# CHALLENGE:
Every record here should be printed again exactly.

# DATASET:

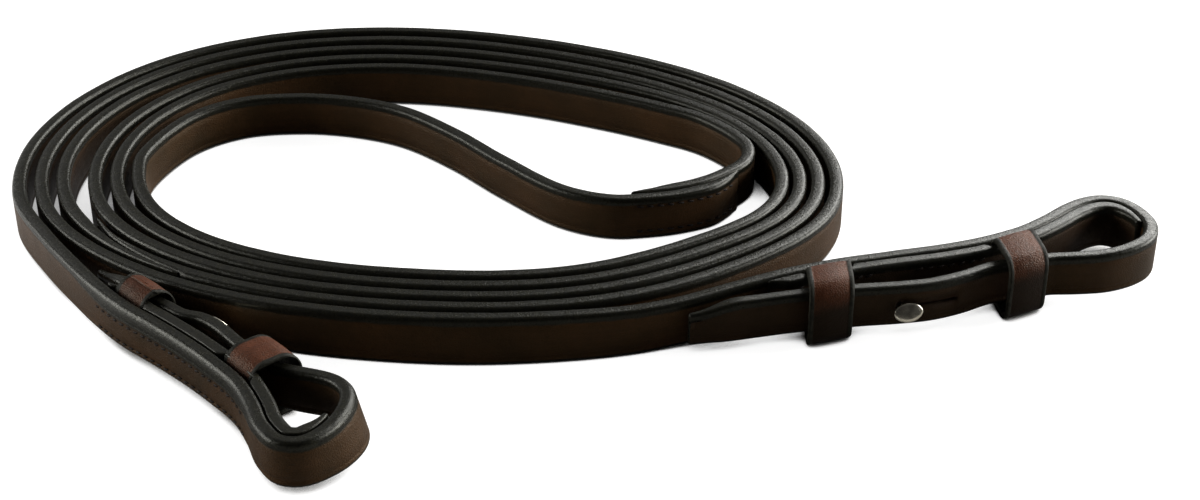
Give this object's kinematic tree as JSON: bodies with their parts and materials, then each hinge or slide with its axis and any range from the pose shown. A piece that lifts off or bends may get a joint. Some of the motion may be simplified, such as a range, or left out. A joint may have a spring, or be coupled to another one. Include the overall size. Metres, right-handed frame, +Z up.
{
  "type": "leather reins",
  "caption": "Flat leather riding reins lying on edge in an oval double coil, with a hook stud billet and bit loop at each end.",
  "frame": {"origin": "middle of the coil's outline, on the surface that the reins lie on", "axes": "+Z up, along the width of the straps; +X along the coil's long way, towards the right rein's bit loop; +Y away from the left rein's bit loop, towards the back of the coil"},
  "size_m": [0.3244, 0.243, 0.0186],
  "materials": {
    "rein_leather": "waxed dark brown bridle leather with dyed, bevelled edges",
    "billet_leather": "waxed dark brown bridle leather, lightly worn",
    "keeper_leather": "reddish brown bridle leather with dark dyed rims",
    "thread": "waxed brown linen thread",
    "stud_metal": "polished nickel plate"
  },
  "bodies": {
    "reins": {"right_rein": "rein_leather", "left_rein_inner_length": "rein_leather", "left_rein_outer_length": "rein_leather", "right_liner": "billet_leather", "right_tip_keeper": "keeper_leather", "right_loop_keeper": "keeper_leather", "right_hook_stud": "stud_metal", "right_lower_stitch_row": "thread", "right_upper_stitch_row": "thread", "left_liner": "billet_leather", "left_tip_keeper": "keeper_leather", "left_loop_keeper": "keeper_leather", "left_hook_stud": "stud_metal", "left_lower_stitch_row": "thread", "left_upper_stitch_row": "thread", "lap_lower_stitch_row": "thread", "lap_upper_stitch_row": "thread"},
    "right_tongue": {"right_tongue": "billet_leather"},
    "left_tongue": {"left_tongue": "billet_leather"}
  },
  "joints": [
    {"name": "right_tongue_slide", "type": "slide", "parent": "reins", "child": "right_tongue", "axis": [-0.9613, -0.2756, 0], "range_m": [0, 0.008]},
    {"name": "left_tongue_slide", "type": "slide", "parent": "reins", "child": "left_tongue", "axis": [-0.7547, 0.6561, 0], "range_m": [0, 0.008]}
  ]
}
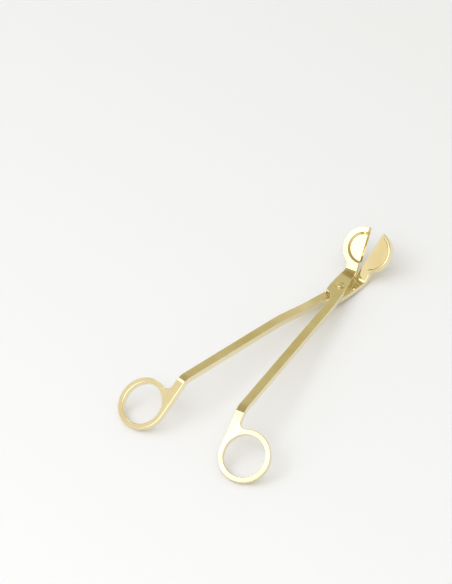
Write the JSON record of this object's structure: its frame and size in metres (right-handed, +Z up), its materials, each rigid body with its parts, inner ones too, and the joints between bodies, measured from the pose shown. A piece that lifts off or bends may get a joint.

# FINAL ANSWER:
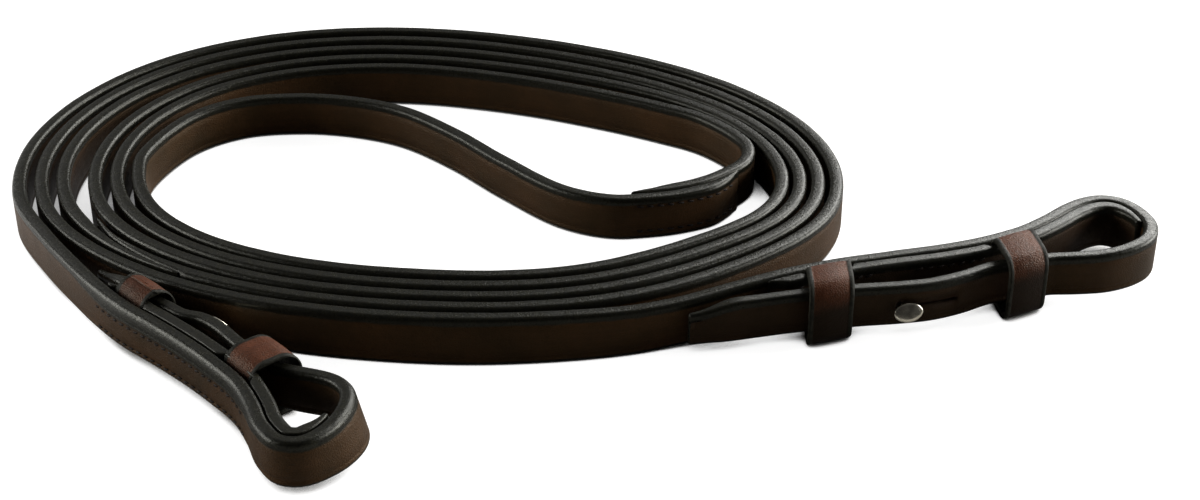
Give this object's kinematic tree as JSON: bodies with their parts and materials, then each hinge or slide with its axis and any range from the pose shown. A piece that lifts off or bends may get a joint. Some of the motion may be simplified, such as a range, or left out. A joint may have a spring, or be coupled to another one. Include the overall size. Metres, right-handed frame, +Z up.
{
  "type": "leather reins",
  "caption": "Flat leather riding reins lying on edge in an oval double coil, with a hook stud billet and bit loop at each end.",
  "frame": {"origin": "middle of the coil's outline, on the surface that the reins lie on", "axes": "+Z up, along the width of the straps; +X along the coil's long way, towards the right rein's bit loop; +Y away from the left rein's bit loop, towards the back of the coil"},
  "size_m": [0.3244, 0.243, 0.0186],
  "materials": {
    "rein_leather": "waxed dark brown bridle leather with dyed, bevelled edges",
    "billet_leather": "waxed dark brown bridle leather, lightly worn",
    "keeper_leather": "reddish brown bridle leather with dark dyed rims",
    "thread": "waxed brown linen thread",
    "stud_metal": "polished nickel plate"
  },
  "bodies": {
    "reins": {"right_rein": "rein_leather", "left_rein_inner_length": "rein_leather", "left_rein_outer_length": "rein_leather", "right_liner": "billet_leather", "right_tip_keeper": "keeper_leather", "right_loop_keeper": "keeper_leather", "right_hook_stud": "stud_metal", "right_lower_stitch_row": "thread", "right_upper_stitch_row": "thread", "left_liner": "billet_leather", "left_tip_keeper": "keeper_leather", "left_loop_keeper": "keeper_leather", "left_hook_stud": "stud_metal", "left_lower_stitch_row": "thread", "left_upper_stitch_row": "thread", "lap_lower_stitch_row": "thread", "lap_upper_stitch_row": "thread"},
    "right_tongue": {"right_tongue": "billet_leather"},
    "left_tongue": {"left_tongue": "billet_leather"}
  },
  "joints": [
    {"name": "right_tongue_slide", "type": "slide", "parent": "reins", "child": "right_tongue", "axis": [-0.9613, -0.2756, 0], "range_m": [0, 0.008]},
    {"name": "left_tongue_slide", "type": "slide", "parent": "reins", "child": "left_tongue", "axis": [-0.7547, 0.6561, 0], "range_m": [0, 0.008]}
  ]
}
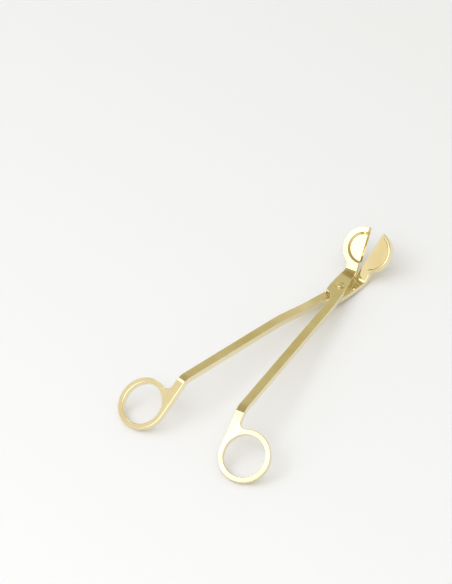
Write the JSON record of this object's structure: its frame and size in metres (right-handed, +Z up), its materials, each rigid body with its parts, inner ones too, and the joints between bodies, measured from the pose shown. A piece that lifts off or bends may get a joint.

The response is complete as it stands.